Testing of those leaving hospital stopped at peak of epidemic with patients instead told to isolate

The HSE policy for testing patients before discharging them into nursing homes was changed as it learned more about the virus. Photograph: David Ramos/Getty

The HSE policy for testing patients before discharging them into nursing homes was changed as it learned more about the virus. Photograph: David Ramos/Getty


The Health Service Executive (HSE) is to restart the testing of patients being discharged from hospital to nursing homes for Covid-19 this week.

The practice was discontinued at the height of the pandemic, the HSE confirmed in a statement, with patients instead advised to isolate in a single room for 14 days after being discharged. The decision to abandon testing in favour of isolation was first reported in Sunday’s edition of the Business Post.

In a lengthy statement, the HSE said that originally, testing of those being discharged was intended to differentiate between those most likely to be infectious, those who tested positive, and those unlikely to be infectious, who had tested negative.

However, the policy was altered, the HSE said, as it learned more about the virus, which can transmit asymptomatically at a higher rate than was originally thought. Similarly, false negatives raised the risk that someone could be tested and not have virus detected, despite being infected.
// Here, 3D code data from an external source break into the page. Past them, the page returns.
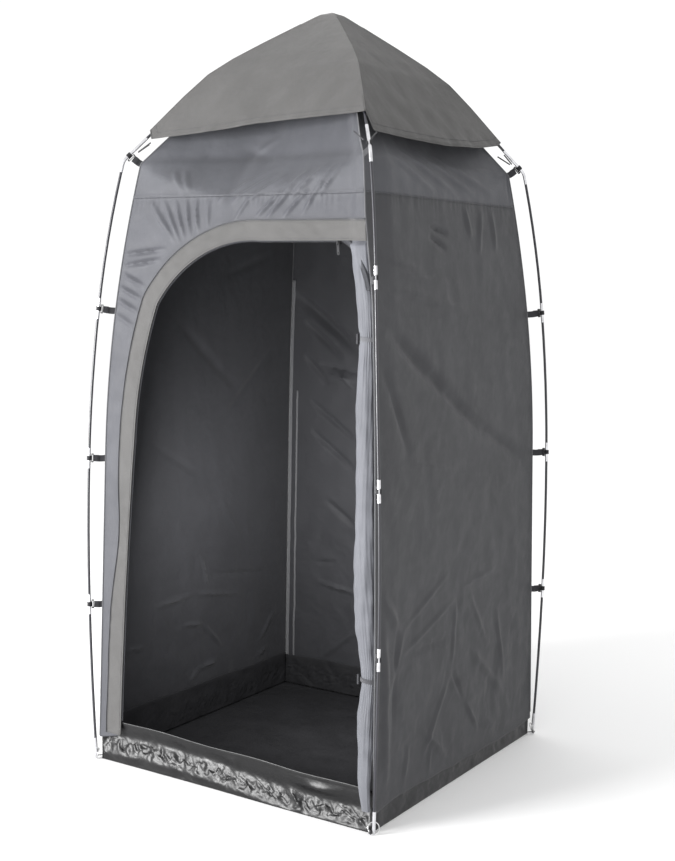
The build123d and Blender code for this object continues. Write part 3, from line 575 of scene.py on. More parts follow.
# ---------------------------------------------------------------- walls
# Folds (soft) and creases (sharp) of each wall in mm, as a0, z0, a1, z1, half width, height
FRONT_FOLDS = [
    (-105, 1685, 48, 1785, 6, 8.5), (-55, 1683, 75, 1768, 5.5, 8), (0, 1685, 118, 1762, 5.5, 8),
    (-40, 1630, 20, 1712, 5, 6), (35, 1640, 125, 1720, 5.5, 9), (70, 1636, 158, 1724, 5, 8.5),
    (105, 1680, 192, 1776, 5.5, 9.5), (128, 1640, 206, 1718, 5, 8.5), (148, 1692, 252, 1786, 5.5, 10),
    (190, 1645, 282, 1788, 5.5, 9.5), (235, 1690, 310, 1785, 5.5, 8.5), (-237, 1570, -352, 1696, 7, 8),
    (-225, 1572, -300, 1700, 6, 8), (-207, 1576, -256, 1700, 5.5, 8), (-189, 1588, -215, 1700, 6, 7.5),
    (-163, 1600, -180, 1700, 6, 7), (-130, 1612, -135, 1700, 7, 5.5), (-270, 1556, -442, 1538, 6, 9.5),
    (-290, 1526, -440, 1505, 6, 9), (-345, 1444, -438, 1484, 6, 8.5), (-350, 1406, -456, 1450, 6, 8.5),
    (-360, 1368, -462, 1414, 6, 8), (-375, 1325, -466, 1372, 6.5, 6), (-290, 1788, -225, 1712, 6, 7),
    (-258, 1788, -203, 1716, 5.5, 6), (-120, 1850, 40, 1800, 12, -3), (-60, 1830, 20, 1880, 10, 4.5),
]
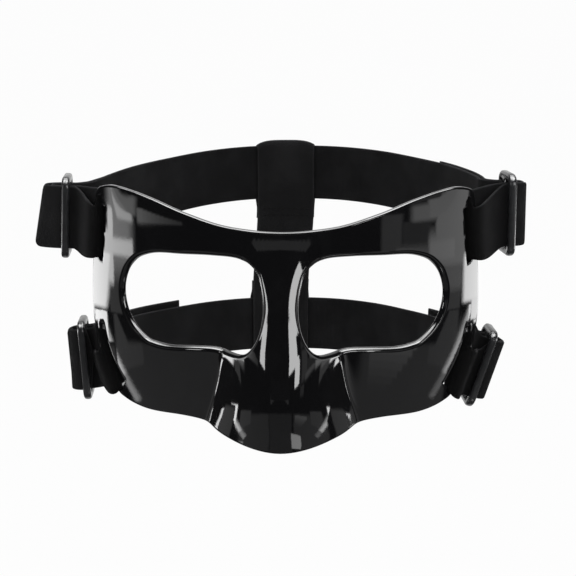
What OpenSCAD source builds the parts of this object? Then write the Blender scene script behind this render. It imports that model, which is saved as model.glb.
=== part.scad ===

“As experience with Covid-19 was gained, it was agreed that a higher level of caution was required with all transfers to nursing homes. The requirement for testing before transfer was replaced by a requirement to isolate all people transferred to nursing homes in a single room for a monitoring period of 14 days.”

“This was done on the basis that testing that failed to detect the virus did not give sufficient assurance that the person was not infected.”

At the same time that testing was abandoned, the State’s testing system was coming under considerable pressure, with backlogs building up across all stages of the process amid equipment shortages and capacity constraints.

Updated guidance

A spokeswoman for the HSE said that in the next update to guidance on patient transfers, which is currently being finalised, “testing will be reinstated”. However, even if the virus is not detected, ie the test is negative, “the higher level caution of a requirement for isolation will remain”. The spokeswoman said improvements in the testing system should mean the reintroduction of testing will not cause unnecessary delays.

“In recent weeks testing turn around times have greatly improved in hospitals therefore testing is not now likely to cause delay in transfer.”

Tadhg Daly, the chief executive of Nursing Homes Ireland, welcomed the reintroduction of testing.

“Our point has been all the way through that all discharges need to be tested,” he said, adding that he felt the lack of testing had contributed to the spread of the disease in nursing homes.

“It gives you a baseline in terms of the resident coming out. Nursing homes need to know whether a person has had, or is Covid positive or not to develop a care plan and the nursing response appropriately.”

It is expected that the updated guidance for testing in these situations will be published on Tuesday.